- Data section:
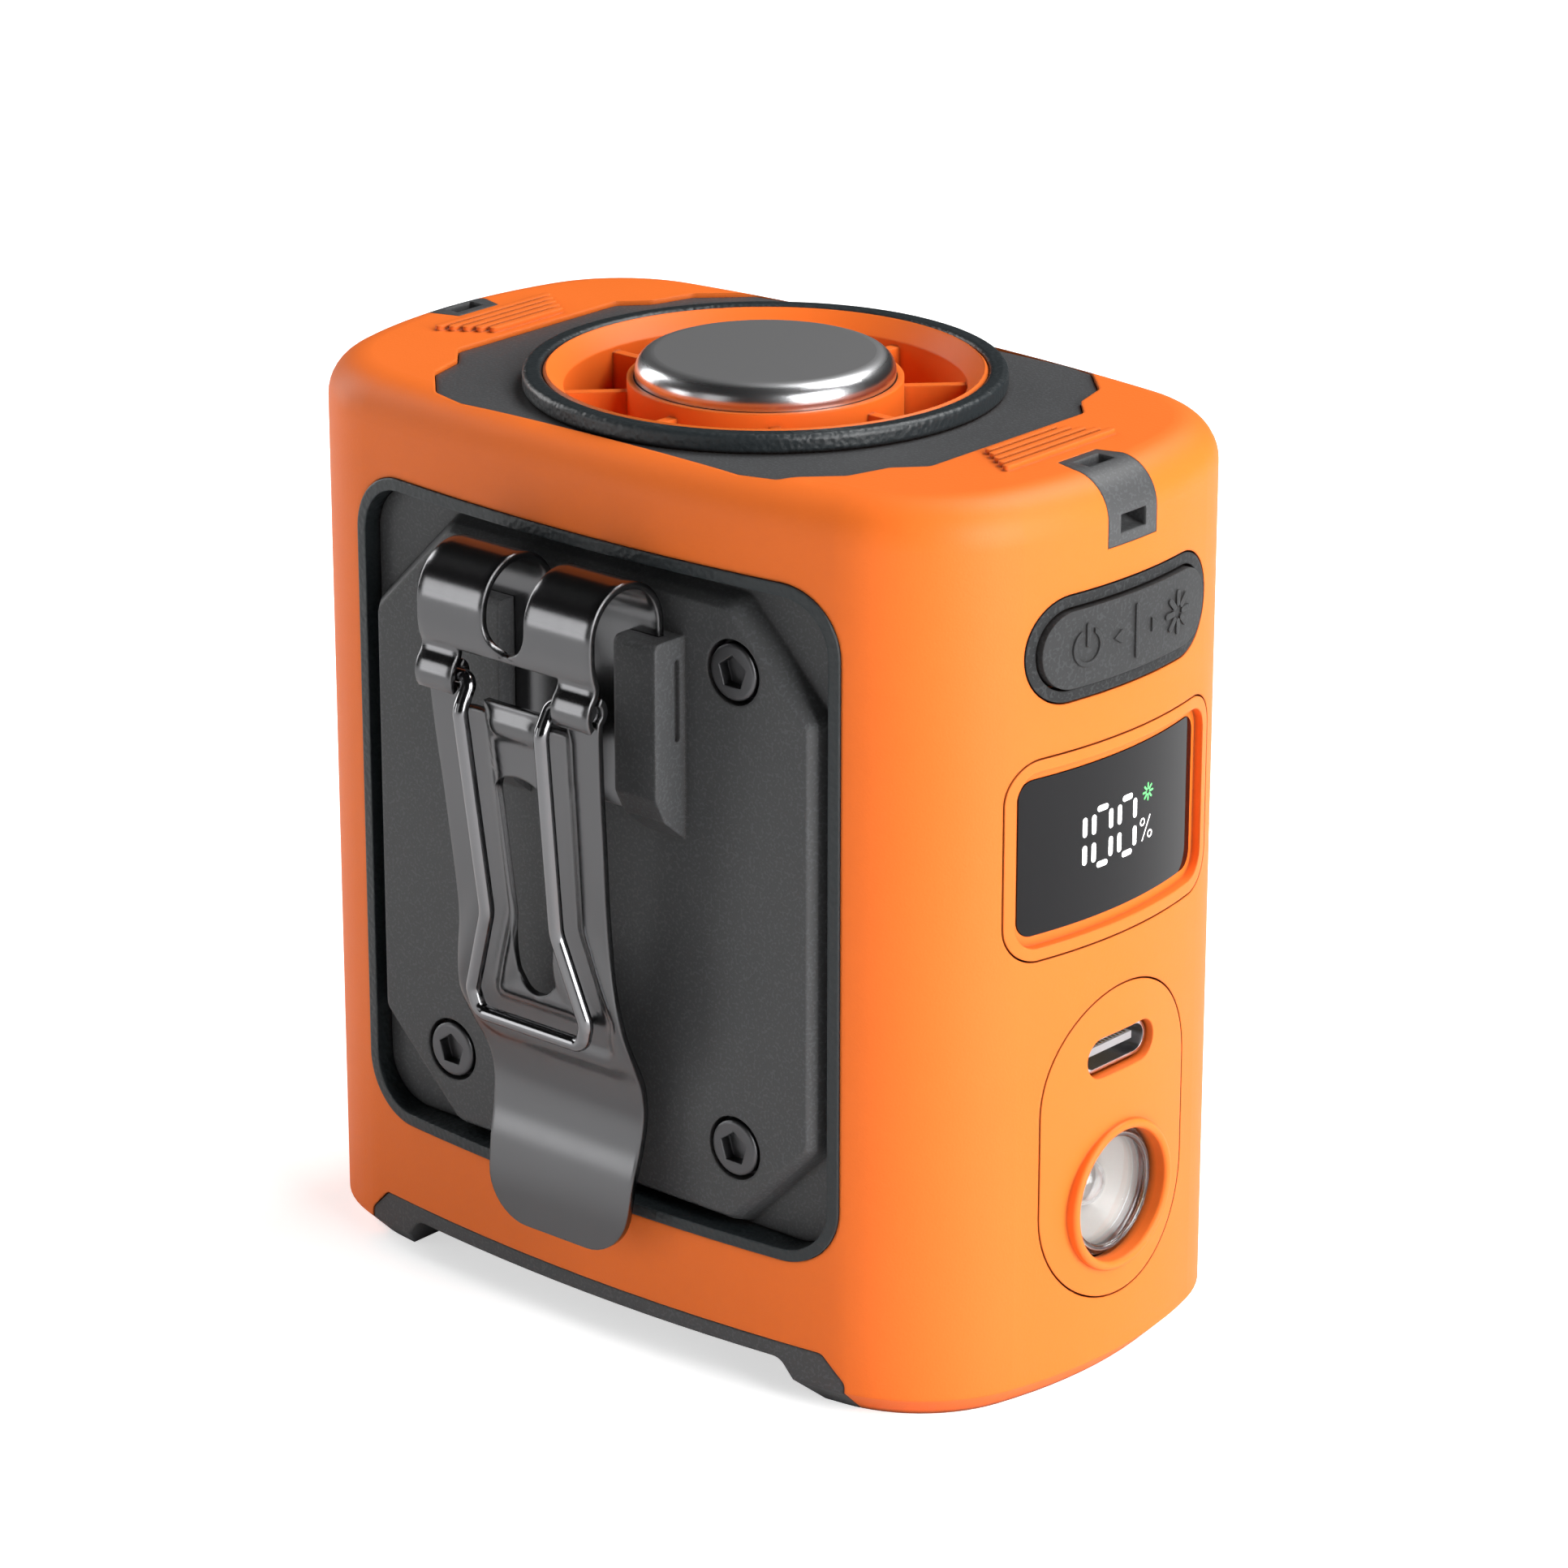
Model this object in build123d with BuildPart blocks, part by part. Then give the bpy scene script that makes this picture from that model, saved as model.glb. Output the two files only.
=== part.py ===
from build123d import *
import math
import os

# Belt-clip fan: a hand-sized upright housing with a round air outlet on top, an air intake underneath,
# a spring clip on the front (-Y) and the controls, display, charging port and torch on the right (+X).
# Millimetres, +Z up, origin at the middle of the standing face.

# ------------------------------------------------------------------ body
body_width = 84.0
body_depth = 50.8
body_height = 85.3
front_radius = 198.0
side_radius = 46.8
corner_radius = 14.8
top_round = 4.0
foot_bevel = 2.3
wall = 2.0
roof = 2.7
standing_rim = 1.2
fit_gap = 0.1
snug_gap = 0.05
seam_gap = 0.18

# ------------------------------------------------------------------ base
base_top = 6.4
arch_height = 4.0
arch_half = 22.5
arch_slope = 3.2
notch_half = 29.4
notch_height = 5.6
skid_half = 1.6
base_screw_x = 21.5
base_boss_radius = 2.6
base_boss_height = 4.0
screw_radius = 1.2
screw_play = 0.06
base_head_radius = 2.1
base_head_height = 1.2

# ------------------------------------------------------------------ windows for the front and rear panels
window_half = 28.84
window_low = 13.7
window_margin = 8.3
window_round = 6.0
pocket_wall = 1.2
pocket_floor = 1.0
panel_face = 21.8
panel_thickness = 1.5
gasket_width = 1.1
gasket_proud = 0.2
platform_face = 24.2
platform_half = 25.7
platform_rim = 1.3
platform_bevel = 9.0
panel_screw_x = 17.4
panel_screw_inset = 9.3
panel_head_radius = 2.6
panel_head_height = 1.7
panel_post_radius = 2.4
panel_post_length = 5.0

# ------------------------------------------------------------------ fan and outlet
outlet_margin = 3.5
outlet_ring_height = 1.8
outlet_ring_width = 1.8
lip_width = 1.9
lip_drop = 1.6
duct_wall = 1.0
outlet_depth = 8.2
plate_thickness = 1.5
plate_ledge = 2.0
hub_radius = 12.5
hub_rise = 0.45
hub_bottom = 60.0
hub_wall = 1.3
cap_margin = 0.7
cap_rise = 2.76
cap_sink = 5.3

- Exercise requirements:
Give back the listing exactly, please, from its first line to the line containing "base_head_height = 1.2", inclusive, and nothing past that line.

- Correct response:
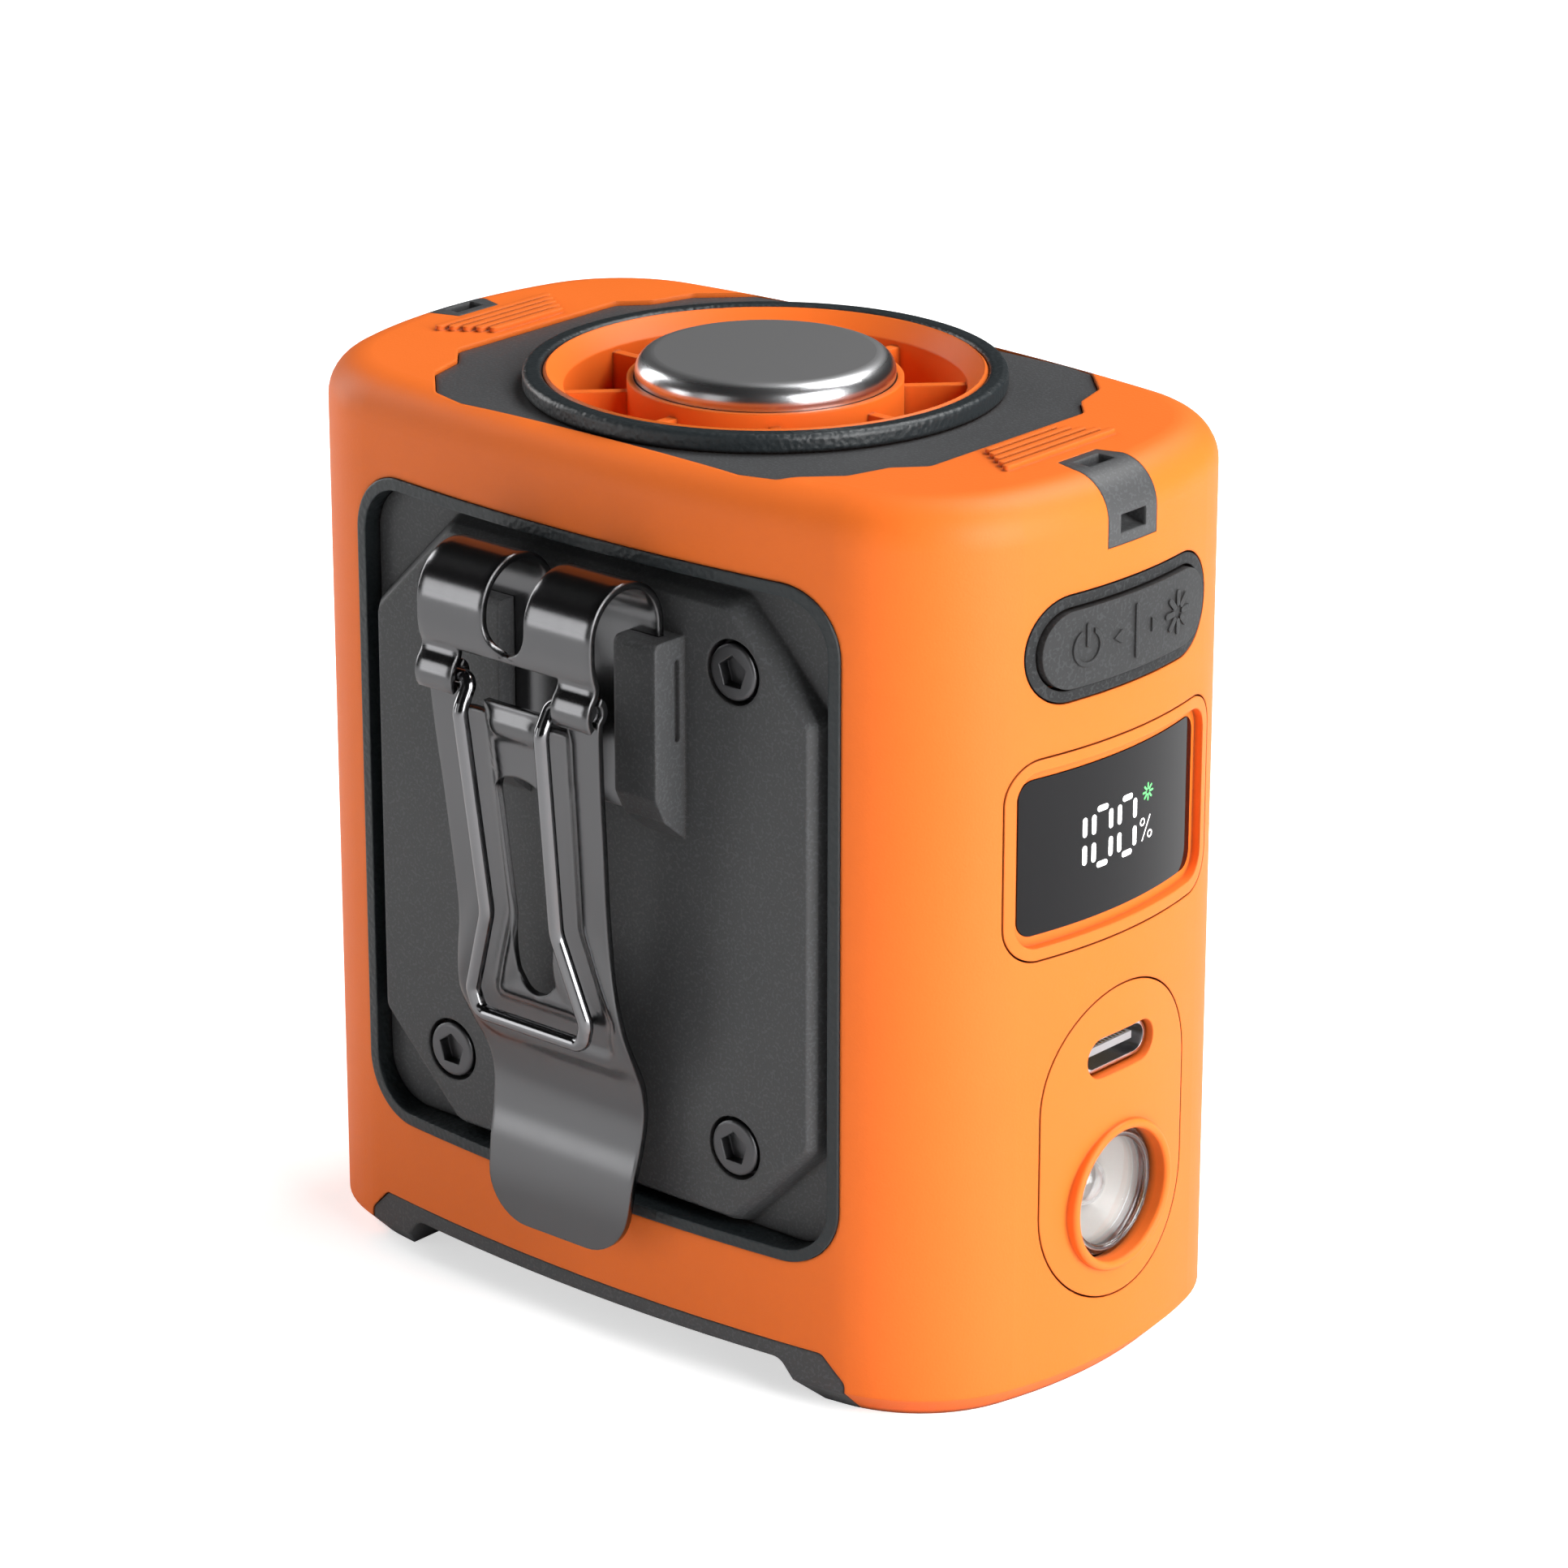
Model this object in build123d with BuildPart blocks, part by part. Then give the bpy scene script that makes this picture from that model, saved as model.glb. Output the two files only.
=== part.py ===
from build123d import *
import math
import os

# Belt-clip fan: a hand-sized upright housing with a round air outlet on top, an air intake underneath,
# a spring clip on the front (-Y) and the controls, display, charging port and torch on the right (+X).
# Millimetres, +Z up, origin at the middle of the standing face.

# ------------------------------------------------------------------ body
body_width = 84.0
body_depth = 50.8
body_height = 85.3
front_radius = 198.0
side_radius = 46.8
corner_radius = 14.8
top_round = 4.0
foot_bevel = 2.3
wall = 2.0
roof = 2.7
standing_rim = 1.2
fit_gap = 0.1
snug_gap = 0.05
seam_gap = 0.18

# ------------------------------------------------------------------ base
base_top = 6.4
arch_height = 4.0
arch_half = 22.5
arch_slope = 3.2
notch_half = 29.4
notch_height = 5.6
skid_half = 1.6
base_screw_x = 21.5
base_boss_radius = 2.6
base_boss_height = 4.0
screw_radius = 1.2
screw_play = 0.06
base_head_radius = 2.1
base_head_height = 1.2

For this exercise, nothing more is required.